Support the new generation. For all the constant chatter about rock being supposedly dead, there's no shortage of younger acts who are continuing to carry the genre forward into the 21st century — and releasing some pretty terrific music of their own along the way. Skynyrd fans, for example, can hear echoes of the band's influence in a host of newer artists that run the gamut from bands like Blackberry Smoke to solo acts such as Chris Stapleton. Those who love Queen can seek out impeccably produced pop by the likes of Mika. Led Zeppelin fans will hear occasionally uncanny similarities in the work of Greta Van Fleet. You get the idea — the list goes on and on. Rock doesn't dominate the charts or the cultural conversation the way it once did, but if you take the time to look, you may be pleasantly surprised by what you hear coming out of the next generation.

Paul Kane, Getty Images
Paul Kane, Getty Images

Tribute bands are always in town. Admittedly, if presented with the choice between seeing the real thing and a tribute band, most fans will opt for the former. But it isn't always a choice, and when your favorite groups are off the road, prohibitively expensive, or no longer with us for whatever reason, catching a live homage can be the next best thing. Some tribute bands have been plying their trade longer than the groups that inspired them even managed to stick together, and they're pretty terrific in their own right — as evidenced by the occasions when tribute band members have been hired to join the lineups of the groups they made a living imitating in the first place. Ripper Owens in Judas Priest, Arnel Pineda in Journey — they started out as soundalike acts. The next tribute band musician to rise from the ranks could be playing at a bar near you this weekend. Who knows?

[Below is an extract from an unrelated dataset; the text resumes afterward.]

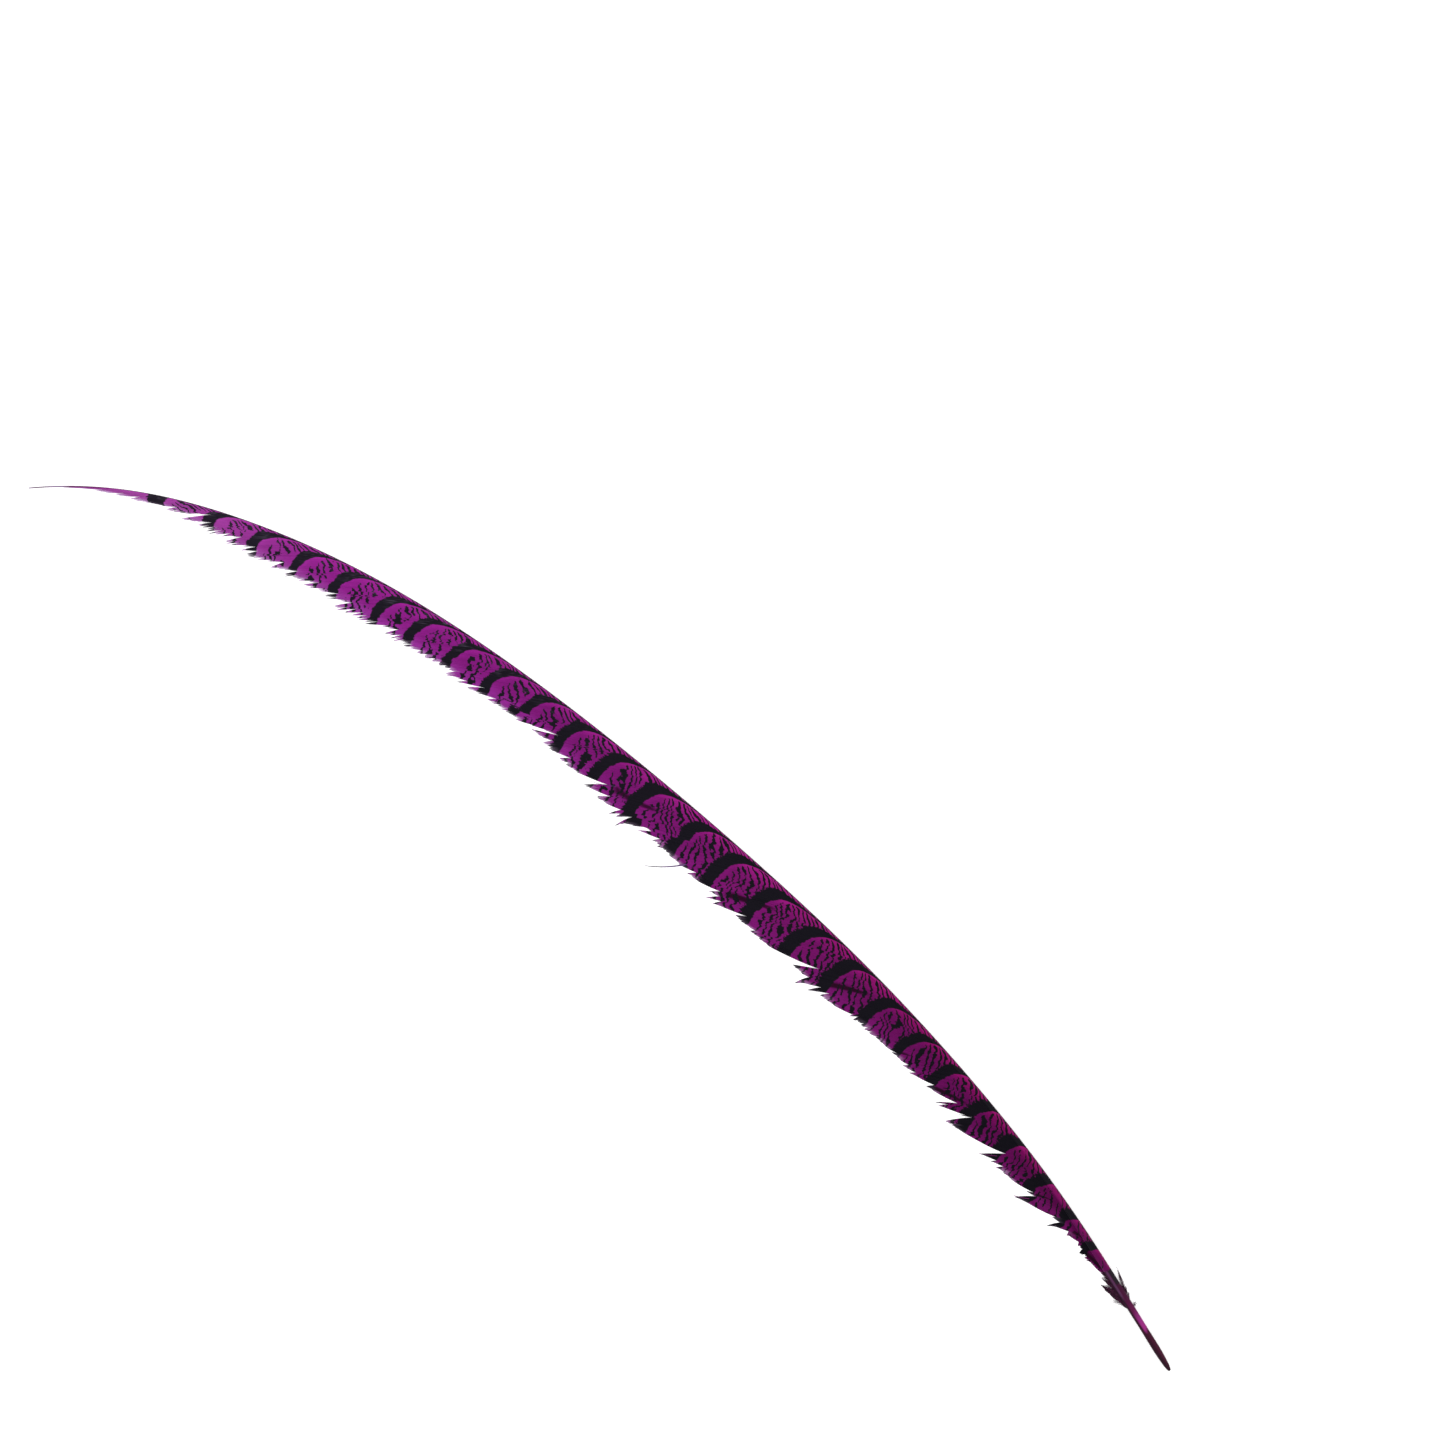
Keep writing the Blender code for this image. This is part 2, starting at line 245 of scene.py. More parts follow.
# Stray barbs: foot, tip, bow as a share of the length, and width and height at the foot.
STRAYS = (
    ((297.8, 20.1), (310.9, 31.9), 0.09, 0.6, 0.3), ((342, 14), (355.6, 20.2), 0.09, 0.2, 0.3),
    ((68.6, 4.4), (72.5, 9.4), 0.06, 0.2, 0.3), ((116, 12), (123, 18.2), 0.06, 0.24, 0.3),
    ((93, 12), (99.2, 17.2), 0.06, 0.3, 0.3),
)

# The down's tufts: the roots' span and their place as a share of the shaft's width, the spot
# that the tips reach for, how they scatter, and how many there are.
DOWN = (
    ((31.0, 31.8), 0.05, (32.3, -1.7), 0.15, 9), ((30.8, 31.4), 0.05, (31.5, -2.4), 0.1, 3),
    ((34.2, 36.0), 0.05, (37.0, -1.0), 0.25, 16), ((36.0, 38.0), 0.05, (39.6, -1.6), 0.25, 18),
    ((37.0, 40.0), 0.05, (41.0, -1.2), 0.25, 14), ((36.5, 39.5), 0.05, (49.2, -2.8), 0.25, 20),
    ((31.0, 35.0), 0.95, (37.5, 5.2), 0.25, 34), ((33.0, 36.0), 0.95, (38.0, 7.6), 0.5, 9),
    ((34.0, 38.5), 0.95, (43.2, 7.2), 0.3, 50), ((35.0, 39.5), 0.95, (46.6, 7.7), 0.2, 26),
    ((36.0, 41.0), 0.95, (44.8, 6.0), 0.3, 30), ((38.0, 44.0), 0.95, (48.3, 5.6), 0.35, 34),
    ((42.0, 48.0), 0.95, (51.2, 4.4), 0.25, 26),
)
DOWN_REACH = (0.5, 1.0)
DOWN_BOW = 0.15
DOWN_WIDTHS = (0.1, 0.2)
DOWN_HEIGHTS = (0.25, 0.6)

# The dye's colours along the shaft: beside it, mid-web and at the free edge. Beside the shaft
# they are brighter, partly from the dye and partly as a painted highlight.
NEAR_SHAFT = (
    (60, (112, 5, 78)), (170, (132, 8, 92)), (280, (146, 23, 117)), (380, (141, 27, 124)),
    (500, (148, 34, 138)), (600, (152, 62, 150)),
)
MID_WEB = (
    (60, (82, 3, 66)), (150, (90, 6, 76)), (270, (109, 14, 95)), (380, (114, 18, 106)),
    (500, (134, 28, 129)), (600, (158, 72, 156)),
)
FREE_EDGE = (
    (60, (96, 12, 82)), (300, (120, 20, 110)), (460, (144, 46, 147)), (600, (164, 100, 168)),
)
MID_COMES = (0.0, 0.4)
EDGE_COMES = (0.6, 1.0)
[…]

Looking back. Before they became superstars, every classic rock artist was inspired by the music of the past — and just as our favorite rockers' records will live on, so have the albums released by the acts who preceded them. In the streaming era, delving into the catalogs that inspired the music you love is easier and more affordable than ever, so why not take the time to do some artistic genealogy? Obviously, not all of it has aged well for modern audiences, but as often as not, digging into those roots can turn up the next favorite songs, albums, and artists you never knew you were waiting to find.

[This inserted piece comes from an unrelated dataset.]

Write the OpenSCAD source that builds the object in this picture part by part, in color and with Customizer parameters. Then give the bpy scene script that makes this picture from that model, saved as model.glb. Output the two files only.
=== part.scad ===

Live albums and concert films. It isn't at all uncommon for artists to issue live albums as contract-fulfilling stopgap releases, but there really are some gems — and as labels continue to lean on reissues from heritage artists, the number of quality concert recordings is only growing. Advances in audiovisual technology have also left those performances looking and sounding better than ever. With the right home theater setup, hitting "play" on an archival concert can almost be like being there. Whether it's through subscription services like Qello or through establishing a physical library of CDs and DVDs/Blu-rays, your house can be close to the best venue — and these farewell tours will only add to the list of potential additions to your home catalog.

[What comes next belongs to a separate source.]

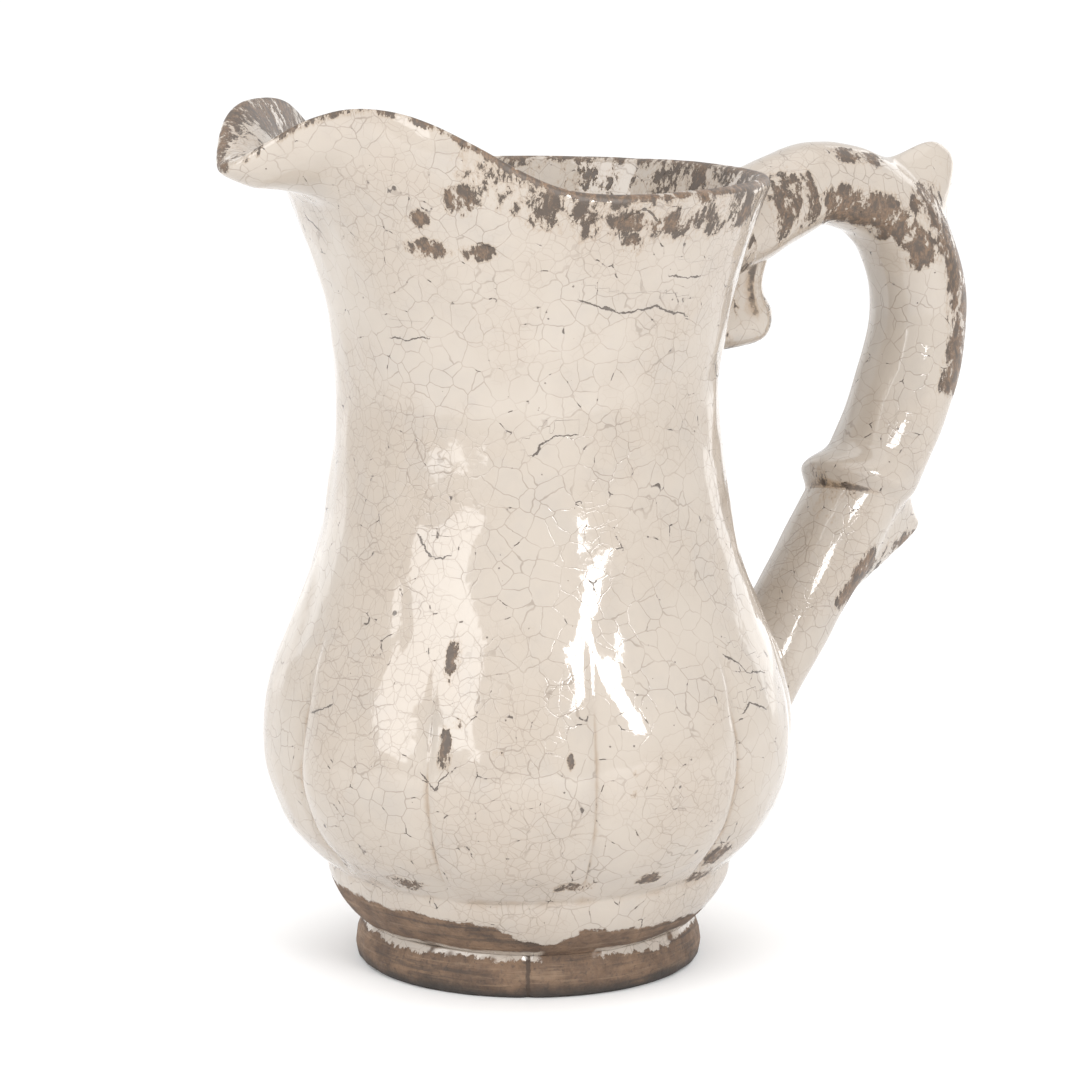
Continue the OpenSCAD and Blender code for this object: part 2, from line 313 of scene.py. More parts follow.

Hope for a change of heart. Okay, so maybe this isn't the best policy. But we've seen enough "final concerts" to know that performing often lingers in an artist's blood long after they've insisted they're giving it up and going home. The Who, Scorpions, Kiss, Judas Priest — they all seemed to believe they were saying goodbye at the time, but their farewell tours ended up being not so final after all. Count on a reversal and you might end up being disappointed ... but the odds aren't exactly bad.


Holograms! We've saved the least for last. Hologram tours are an area that's obviously still in its relative infancy, and the whole idea of putting a virtual performer on stage to stand in for a deceased star is something that makes a lot of people uneasy to say the least. Perhaps just as importantly, the technology that drives these performances, while admittedly incredible, hasn't yet reached the point where it can deliver a truly lifelike experience. We're still in the middle of an uncanny valley with these holograms, and there's no telling when that will change. Still, it isn't hard to imagine a time when a bunch of late rockers hit the road through the magic of the hologram tour — and audiences are perfectly willing to accept the difference.